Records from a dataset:
----------
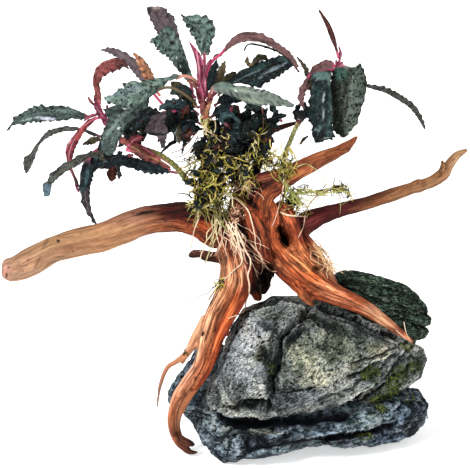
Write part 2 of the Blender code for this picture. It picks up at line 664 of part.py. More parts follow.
def build_plants(trunk_seat, left_branch_seat, right_branch_seat):
    for name, (route, colour) in rhizomes.items():
        wood_limb(name, route, colour, sides=7, knots=0.05)
    for name, shape in leaves.items():
        leaf(name, *shape)
    for name, route in roots.items():
        root(name, route)
    moss = cushion("moss_cushion", (209, 184, -5), (19, 33, 14), (0.32, 0.34, 0.06))
    seat_on(moss, trunk_seat, left_branch_seat)
    tuft = cushion("moss_tuft", (330, 191, 8), (22, 7, 6), (0.35, 0.38, 0.08))
    seat_on(tuft, right_branch_seat)
    cushion("dark_leaf_cluster", (242, 129, 0), (24, 24, 10), (0.01, 0.02, 0.02))


clear_scene()
build_stones()
build_plants(*build_driftwood())
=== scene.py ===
# Bucephalandra on driftwood: dark wavy leaves, pale roots and moss on a branching piece of driftwood that
# stands on three layered stones. Metres, +Z up. Places are given on the sketch grid of the front view:
# steps across, steps down, and depth in millimetres behind the middle plane.

import math

import bpy
import numpy as np
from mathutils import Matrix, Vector, noise
from mathutils.bvhtree import BVHTree


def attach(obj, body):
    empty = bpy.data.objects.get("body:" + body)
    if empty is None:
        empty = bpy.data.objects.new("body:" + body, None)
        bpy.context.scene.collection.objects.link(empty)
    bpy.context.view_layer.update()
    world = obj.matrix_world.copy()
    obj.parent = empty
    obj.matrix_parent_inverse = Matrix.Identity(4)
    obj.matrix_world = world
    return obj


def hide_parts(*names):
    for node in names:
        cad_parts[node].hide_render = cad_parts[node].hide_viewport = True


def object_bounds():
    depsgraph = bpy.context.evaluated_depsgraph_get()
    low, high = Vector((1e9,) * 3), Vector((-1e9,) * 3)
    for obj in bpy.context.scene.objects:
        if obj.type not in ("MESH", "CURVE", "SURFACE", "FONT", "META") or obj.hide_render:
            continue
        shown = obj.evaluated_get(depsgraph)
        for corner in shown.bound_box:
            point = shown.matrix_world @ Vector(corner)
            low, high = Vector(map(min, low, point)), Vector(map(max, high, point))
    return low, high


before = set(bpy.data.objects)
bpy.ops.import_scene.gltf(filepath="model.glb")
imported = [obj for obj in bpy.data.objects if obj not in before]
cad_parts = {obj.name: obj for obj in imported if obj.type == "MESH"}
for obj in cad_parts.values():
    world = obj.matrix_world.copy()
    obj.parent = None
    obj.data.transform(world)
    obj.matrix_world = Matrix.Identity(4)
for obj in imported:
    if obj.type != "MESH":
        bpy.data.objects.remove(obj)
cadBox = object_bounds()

mm = 0.001

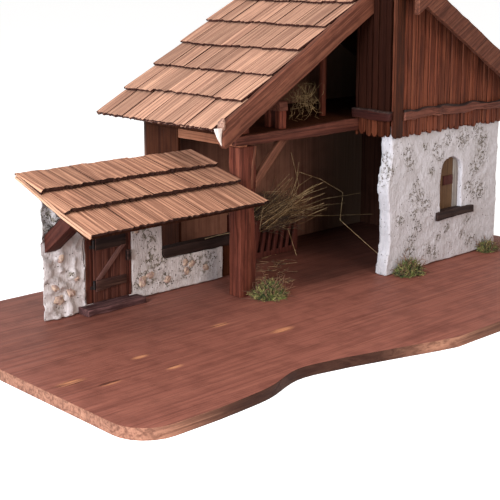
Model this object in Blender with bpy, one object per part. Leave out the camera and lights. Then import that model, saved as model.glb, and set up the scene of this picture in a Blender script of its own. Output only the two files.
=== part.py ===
"""Nativity stable: a shingled barn with a plaster house block, a canopied annex wall and a hinged plank door.

Lengths are metres. +X runs to the right along the front, +Y to the back and +Z up. The origin lies on the
underside of the base board. Each piece is its own object, and neighbours that touch keep GAP between them.
"""

import math
import random

import bmesh
import bpy
from mathutils import Vector

# Clearances
GAP = 0.0003
DOOR_CLEARANCE = 0.0008
HINGE_CLEARANCE = 0.0002

# Ground plan: the barn's left wall and front post place everything else
BARN_LEFT = -0.0800
BARN_FRONT = 0.0428
BARN_WIDTH = 0.2104
BARN_DEPTH = 0.1844
HOUSE_WIDTH = 0.2356
HOUSE_PROJECTION = 0.0588
ANNEX_LENGTH = 0.2712
ANNEX_RUN_IN = 0.0472
ANNEX_SETBACK = 0.0832

# Base board: margins around the walls, and the scalloped front edge
BASE_THICKNESS = 0.0120
BASE_LEFT_MARGIN = 0.1220
BASE_RIGHT_MARGIN = 0.0600
BASE_FRONT_MARGIN = 0.2130
BASE_BACK_MARGIN = 0.0090
BASE_CORNER_ROUND = 0.0400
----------
* Task statement *
Above are the entries. Output exactly the lines beginning with the line that has "(0.01, 0.02, 0.02))" and ending with the line that has "for corner in".

* Worked answer *
    cushion("dark_leaf_cluster", (242, 129, 0), (24, 24, 10), (0.01, 0.02, 0.02))


clear_scene()
build_stones()
build_plants(*build_driftwood())
=== scene.py ===
# Bucephalandra on driftwood: dark wavy leaves, pale roots and moss on a branching piece of driftwood that
# stands on three layered stones. Metres, +Z up. Places are given on the sketch grid of the front view:
# steps across, steps down, and depth in millimetres behind the middle plane.

import math

import bpy
import numpy as np
from mathutils import Matrix, Vector, noise
from mathutils.bvhtree import BVHTree


def attach(obj, body):
    empty = bpy.data.objects.get("body:" + body)
    if empty is None:
        empty = bpy.data.objects.new("body:" + body, None)
        bpy.context.scene.collection.objects.link(empty)
    bpy.context.view_layer.update()
    world = obj.matrix_world.copy()
    obj.parent = empty
    obj.matrix_parent_inverse = Matrix.Identity(4)
    obj.matrix_world = world
    return obj


def hide_parts(*names):
    for node in names:
        cad_parts[node].hide_render = cad_parts[node].hide_viewport = True


def object_bounds():
    depsgraph = bpy.context.evaluated_depsgraph_get()
    low, high = Vector((1e9,) * 3), Vector((-1e9,) * 3)
    for obj in bpy.context.scene.objects:
        if obj.type not in ("MESH", "CURVE", "SURFACE", "FONT", "META") or obj.hide_render:
            continue
        shown = obj.evaluated_get(depsgraph)
        for corner in shown.bound_box:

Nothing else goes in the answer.